How the iPhone 5 could help re-elect Obama

An Obama supporter holds up an iPhone during a 2008 rally.

An Obama supporter holds up an iPhone during a 2008 rally. Jae C. Hong/AP file photo

Economists estimate the new phone, which Apple will release soon, could add between a quarter and a half of a percentage point to the country's GDP.

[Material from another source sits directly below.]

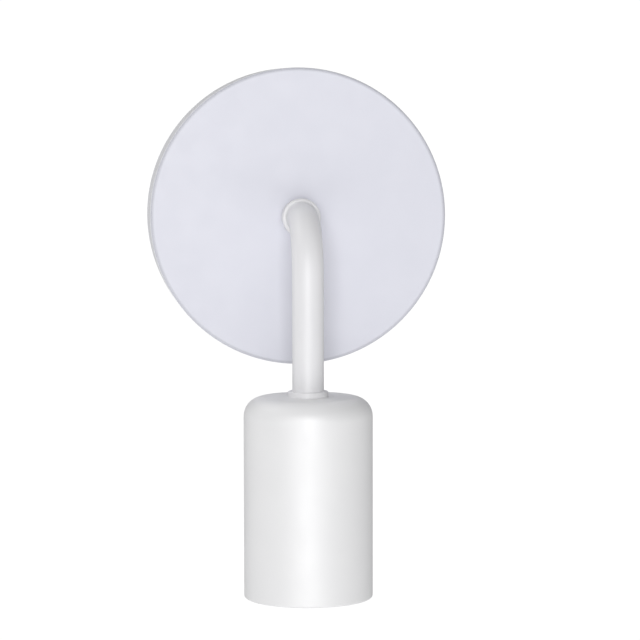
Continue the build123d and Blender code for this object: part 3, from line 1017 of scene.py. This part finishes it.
@dataclass
class Lampholder:
    """The porcelain holder in the cup, with its thread shell and its sprung contact."""

    top: float = -94.7
    mouth: float = -134.7
    radius: float = 21.5
    socket: float = 13.9
    floor: float = -103.7
    mouth_radius: float = 14.5
    mouth_step: float = -129.4
    guide_bore: float = 4.25
    guide_top: float = -96.7
    rivet_hole: float = 1.25
    rivet_circle: float = 9.2
    rivet_degrees: tuple[float, ...] = (90, 210, 330)
    screw_x: float = 18.0
    screw_hole: float = 1.7
    screw_channel: float = 2.8
    drill_past: float = 2.0
    drill_overlap: float = 1.0
    shell_radius: float = 12.8
    shell_sheet: float = 0.3
    shell_hole: float = 6.2
    thread_low: float = -127.4
    thread_high: float = -104.9
    thread_pitch: float = 3.629
    thread_rows: int = 84
    contact_tip: float = -107.9
    contact_seat: float = -103.6
    flange_top: float = -102.7
    spring_low: float = -102.455
    spring_high: float = -98.245
    spring_held: float = -98.0

    def porcelain(self) -> Piece:
        """Turns the body, then cuts its rivet holes and its screw channels.

        Returns:
            The body.
        """
        body = Piece.turned("holder_porcelain", [
            Corner(self.radius, self.mouth, 1.5),
            Corner(self.radius, self.top, 1.0),
            Corner(self.rivet_hole, self.top),
            Corner(self.rivet_hole, self.guide_top),
            Corner(self.guide_bore, self.guide_top),
            Corner(self.guide_bore, self.floor),
            Corner(self.socket, self.floor, 0.2),
            Corner(self.socket, self.mouth_step),
            Corner(self.mouth_radius, self.mouth_step),
            Corner(self.mouth_radius, self.mouth, 0.9),
        ], segments=128).stand_on(Stand.CUP)
        above, below = self.top + self.drill_past, self.mouth - self.drill_past
        for angle in map(math.radians, self.rivet_degrees):
            x = self.rivet_circle * math.cos(angle)
            y = CUP_AXIS_Y + self.rivet_circle * math.sin(angle)
            body.cut(Piece.cylinder("drill", self.rivet_hole, (x, y, self.floor - self.drill_past),
                                    (x, y, above), segments=24))
        for x in (-self.screw_x, self.screw_x):
            body.cut(
                Piece.cylinder("drill", self.screw_hole,
                               (x, CUP_AXIS_Y, self.floor - self.drill_overlap),
                               (x, CUP_AXIS_Y, above), segments=32),
                Piece.cylinder("drill", self.screw_channel, (x, CUP_AXIS_Y, below),
                               (x, CUP_AXIS_Y, self.floor), segments=40))
        return body.soften(0.22, 50.0).smooth(40.0)

    def thread_shell(self) -> Piece:
        """Turns a thin sheet with a base, and rolls the lamp's thread into its side.

        Returns:
            The shell.
        """
        skirt = 1.05
        shell = Piece.turned("holder_thread_shell", [
            Corner(self.shell_hole, self.floor),
            Corner(self.shell_radius, self.floor, 0.45),
            *rows(self.shell_radius, self.thread_high, self.thread_low, self.thread_rows),
            Corner(self.shell_radius, self.thread_low - skirt),
        ], segments=120, closed=False)
        shell.roll_thread(self.thread_low, self.thread_high, self.thread_pitch, swing=0.5,
                          run_out=1.2, inner=self.shell_radius - 1)
        shell.stand_on(Stand.CUP)
        shell.modify("SOLIDIFY", thickness=self.shell_sheet * MM, offset=0.0)
        return shell.smooth(50.0)

    def plunger(self) -> Piece:
        """Turns the sprung contact: a domed stem with a flange.

        Returns:
            The contact.
        """
        stem, flange = 2.5, 3.2
        return Piece.turned("holder_centre_contact", [
            Corner(0.0, self.contact_tip),
            Corner(stem, self.contact_tip, 1.7),
            Corner(stem, self.contact_seat),
            Corner(flange, self.contact_seat, 0.15),
            Corner(flange, self.flange_top, 0.15),
            Corner(0.0, self.flange_top),
        ], segments=64, closed=False).stand_on(Stand.CUP).smooth()

    def spring(self) -> Piece:
        """Winds a round wire up the axis and closes its ends.

        Returns:
            The spring.
        """
        wire, coil, turns = 0.225, 2.35, 3.5
        rise = (self.spring_high - self.spring_low) * MM
        steps = round(40 * turns)
        clear_bench()
        bpy.ops.mesh.primitive_circle_add(vertices=14, radius=wire * MM, fill_type="NGON",
                                          location=(coil * MM, 0, 0), rotation=(math.pi / 2, 0, 0))
        spring = Piece("holder_contact_spring", bpy.context.object)
        spring.modify("SCREW", axis="Z", angle=2 * math.pi * turns, screw_offset=rise,
                      steps=steps, render_steps=steps, iterations=1)
        spring.make_sound()
        spring.thing.location = Vector((0, CUP_AXIS_Y, self.spring_low)) * MM
        return spring.settle().smooth(50.0)

    def build(self, shop: PaintShop) -> None:
        """Builds the holder's pieces and dresses the rest.

        Args:
            shop: The paint shop that coats the pieces and places them.
        """
        shop.fit(self.porcelain(), Slot.PORCELAIN, "ceramic_body")
        shop.fit(self.thread_shell(), Slot.NICKEL, "screw_shell")
        shop.fit(self.plunger(), Slot.BRASS, "centre_contact", body=CONTACT_BODY)
        spring = shop.fit(self.spring(), Slot.SPRING_STEEL, "contact_spring")
        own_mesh(spring)
        shop.coat_nodes(Slot.ZINC_STEEL, "holder_bracket")
        shop.coat_nodes(Slot.SCREW_STEEL, "bracket_screws", "holder_terminal_screws")
        shop.coat_nodes(Slot.BRASS, "shell_rivets", "contact_guide", "contact_rivet",
                        "live_terminal", "neutral_terminal", "holder_earth_screw")
        shop.coat_nodes(Slot.TINNED_COPPER, "holder_earth_tag")


@dataclass
class Lead:
    """One insulated lead, laid through the arm from the canopy to the lampholder."""

    name: str
    node: str
    slot: Slot
    route: Sequence[Point]
    radius: float = 0.95

    def build(self, shop: PaintShop) -> None:
        """Draws the lead as a smooth curve and makes it a mesh.

        Args:
            shop: The paint shop that coats the pieces and places them.
        """
        clear_bench()
        bpy.ops.curve.primitive_nurbs_path_add()
        thing = bpy.context.object
        curve = thing.data
        curve.splines.clear()
        spline = curve.splines.new("NURBS")
        spline.points.add(len(self.route) - 1)
        for point, place in zip(spline.points, self.route):
            point.co = (*(Vector(place) * MM), 1.0)
        spline.order_u = 3
        spline.use_endpoint_u = True
        spline.resolution_u = 10
        curve.bevel_depth = self.radius * MM
        curve.bevel_resolution = 4
        curve.use_fill_caps = True
        bpy.ops.object.convert(target="MESH")
        piece = Piece(self.name, bpy.context.object)
        piece.make_sound().smooth(50.0)
        shop.fit(piece, self.slot, self.node)
        if self.slot is Slot.EARTH_INSULATION:
            self.stripe(piece, shop)

    def stripe(self, piece: Piece, shop: PaintShop) -> None:
        """Gives a third of the lead's sides, along its whole length, the second colour.

        Args:
            piece: The lead.
            shop: The paint shop that makes the second colour.
        """
        sides = 12
        piece.thing.data.materials.append(shop.material(EARTH_STRIPE))
        for index, face in enumerate(piece.thing.data.polygons):
            if index % sides < sides // 3:
                face.material_index = 1


@dataclass
class Wiring:
    """The three leads. Each turns with the arm's bend and ends in its two terminals."""

    leads: tuple[Lead, ...] = (
        Lead("lead_live", "live_lead", Slot.BROWN_INSULATION, (
            (5.2, -6.2, -30.0), (5.2, -6.2, -22.0), (5.2, -6.2, -12.0), (3.4, -6.7, -3.5),
            (0.0, -8.7, 1.9), (0.0, -16.0, 1.7), (0.0, -30.0, 1.7), (0.0, -47.1, 1.7),
            (0.0, -57.6, -4.4), (0.0, -63.7, -14.9), (0.0, -63.7, -40.0), (0.0, -63.7, -74.0),
            (0.0, -64.2, -80.5), (0.0, -75.6, -86.0), (0.0, -76.2, -93.0))),
        Lead("lead_neutral", "neutral_lead", Slot.BLUE_INSULATION, (
            (-5.2, -6.2, -30.0), (-5.2, -6.2, -22.0), (-5.2, -6.6, -13.0), (-3.4, -8.2, -6.5),
            (0.0, -11.0, -1.9), (0.0, -18.0, -1.7), (0.0, -30.0, -1.7), (0.0, -46.2, -1.7),
            (0.0, -55.1, -6.9), (0.0, -60.3, -15.8), (0.0, -60.3, -40.0), (0.0, -60.3, -74.0),
            (0.0, -59.8, -80.5), (0.0, -48.4, -86.0), (0.0, -47.8, -93.0))),
        Lead("lead_earth", "earth_lead", Slot.EARTH_INSULATION, (
            (0.0, -3.75, 17.2), (0.0, -3.75, 13.0), (-0.4, -4.0, 6.5), (-1.9, -6.2, 0.3),
            (-1.9, -14.0, 0.0), (-1.9, -30.0, 0.0), (-1.9, -46.6, 0.0), (-1.9, -56.4, -5.6),
            (-1.9, -62.0, -15.4), (-1.9, -62.0, -40.0), (-1.9, -62.0, -76.0),
            (-2.6, -62.0, -83.4), (-8.0, -62.0, -83.7), (-11.4, -62.0, -83.7))),
    )

    def build(self, shop: PaintShop) -> None:
        """Lays the leads."""
        for lead in self.leads:
            lead.build(shop)


# ---------------------------------------------------------------- the studio


@dataclass(frozen=True)
class SoftBox:
    """A soft square light that faces a point, in metres and watts."""

    name: str
    place: Point
    width: float
    power: float
    aim: Point = (0.0, -0.05, -0.06)

    def build(self) -> None:
        """Adds the light and turns it towards its aim."""
        clear_bench()
        turn = (Vector(self.aim) - Vector(self.place)).to_track_quat("-Z", "Y").to_euler()
        bpy.ops.object.light_add(type="AREA", location=self.place, rotation=turn)
        lamp = bpy.context.object
        lamp.name = self.name
        lamp.data.shape = "SQUARE"
        lamp.data.size = self.width
        lamp.data.energy = self.power


@dataclass
class Studio:
    """A camera, soft lights, a pale floor and a white surround, in metres."""

    camera_place: Point = (-0.1084, -1.1074, 0.0497)
    yaw: float = 0.1078
    pitch: float = 0.0842
    roll: float = 0.0015
    lens: float = 151.32
    sensor: float = 36.0
    surround: float = 0.32
    backdrop: float = 1.05
    floor_z: float = -1.35
    floor_radius: float = 4.5
    lights: tuple[SoftBox, ...] = (
        SoftBox("key_softbox", (-0.20, -1.55, 0.14), 0.6, 10.4),
        SoftBox("wide_softbox", (0.05, -1.30, -0.6), 1.2, 2.2),
        SoftBox("left_softbox", (-1.30, 0.50, 0.1), 0.7, 1.5),
        SoftBox("upper_left_softbox", (-0.95, 0.30, 1.15), 0.7, 4.5),
        SoftBox("top_softbox", (0.1, -0.2, 1.3), 0.7, 1.4),
    )

    def camera(self) -> None:
        """Stands the camera before the light and aims it by its yaw, pitch and roll."""
        level = math.cos(self.pitch)
        forward = Vector((math.sin(self.yaw) * level, math.cos(self.yaw) * level,
                          -math.sin(self.pitch)))
        right = Vector((math.cos(self.yaw), -math.sin(self.yaw), 0.0))
        up = right.cross(forward)
        sine, cosine = math.sin(self.roll), math.cos(self.roll)
        axes = Matrix((right * cosine - up * sine, right * sine + up * cosine,
                       -forward)).transposed()
        bpy.ops.object.camera_add(location=self.camera_place, rotation=axes.to_euler())
        camera = bpy.context.object
        camera.name = "studio_camera"
        camera.data.lens = self.lens
        camera.data.sensor_width = self.sensor
        bpy.context.scene.camera = camera

    def sky(self) -> None:
        """Shows the surround as plain white, and lights the object with a softer grey."""
        world = bpy.data.worlds.new("white_surround")
        world.use_nodes = True
        bpy.context.scene.world = world
        nodes, links = world.node_tree.nodes, world.node_tree.links
        soft = nodes["Background"]
        soft.inputs["Color"].default_value = (0.985, 0.99, 1.0, 1.0)
        soft.inputs["Strength"].default_value = self.surround
        plain = nodes.new("ShaderNodeBackground")
        plain.inputs["Color"].default_value = (1.0, 1.0, 1.0, 1.0)
        plain.inputs["Strength"].default_value = self.backdrop
        path = nodes.new("ShaderNodeLightPath")
        either = nodes.new("ShaderNodeMixShader")
        links.new(path.outputs["Is Camera Ray"], either.inputs["Fac"])
        links.new(soft.outputs["Background"], either.inputs[1])
        links.new(plain.outputs["Background"], either.inputs[2])
        links.new(either.outputs["Shader"], nodes["World Output"].inputs["Surface"])

    def floor(self) -> None:
        """Lays a round pale floor that fades into the white surround."""
        clear_bench()
        bpy.ops.mesh.primitive_circle_add(vertices=96, radius=self.floor_radius, fill_type="NGON",
                                          location=(0, 0, self.floor_z))
        ground = Piece("studio_floor", bpy.context.object).thing
        recipe = Recipe("studio_floor_white")
        distance = recipe.node("ShaderNodeVectorMath", operation="LENGTH")
        recipe.link(recipe.stretched((1.0, 1.0, 0.0)), distance.inputs[0])
        edge = recipe.spread(distance.outputs["Value"], (0.2, self.floor_radius), (0.25, 1.02))
        recipe.fix(Base_Color=(0.82, 0.82, 0.82, 1.0), Roughness=0.9,
                   Emission_Color=(1.0, 1.0, 1.0, 1.0))
        recipe.feed(Emission_Strength=edge)
        ground.data.materials.append(recipe.material)

    def build(self) -> None:
        """Sets the studio up."""
        bpy.context.scene.view_settings.view_transform = "Standard"
        self.camera()
        self.sky()
        self.floor()
        for light in self.lights:
            light.build()
        log.info("the studio has %d soft lights", len(self.lights))


def main() -> None:
    """Builds the light, part by part, and the studio."""
    logging.basicConfig(level=logging.INFO, format="%(message)s")
    shop = PaintShop()
    Studio().build()
    for part in (Canopy(), Arm(), Cup(), Lampholder(), Wiring()):
        part.build(shop)
        log.info("%s is done", type(part).__name__)
    clear_bench()


if __name__ == "__main__":
    main()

If the iPhone 5 boosts the GDP as much as this JP Morgan analyst says it will, Barack Obama might not have to worry about the economy crippling his chances against Mitt Romney. The new phone, which Apple will announce this week and release shortly thereafter, could add between a quarter and a half of a percentage point, J.P Morgan's chief U.S. economist Michael Feroli told The Wall Street Journal's Sudeep Reddy. Election modeling using the current GDP and inflation data has found that Obama will either find himself in a close election or in "serious trouble," as The New York Times's Jeff Sommer explains. "The low inflation rate is a plus for the president, while the mediocre G.D.P. growth rate is a problem," he wrote. We won't have the actual GDP figure until after the election, which some might argue means the iPhone came out too late. But, if Apple has a bonanza blow-out sales of 8 million phones, as Feroli predicts, the spillover effect of this stimulus will happen much sooner. Retail sales will pick up, the economy will perk up, people will feel better. Voters might now know the exact GDP figure in our heads, but they will know in their hearts. Of course, this prediction that the "iPhone 5 could singlehandedly rescue the U.S. economy," as The Washington Post's Brad Plumer puts it, sounds a little hyperbolic in the first place. The iPhone 4S, which had record setting sales, only lifted GDP by 0.2 percent, which is still exciting for our economy, but maybe not enough for an incumbent's reelection effort.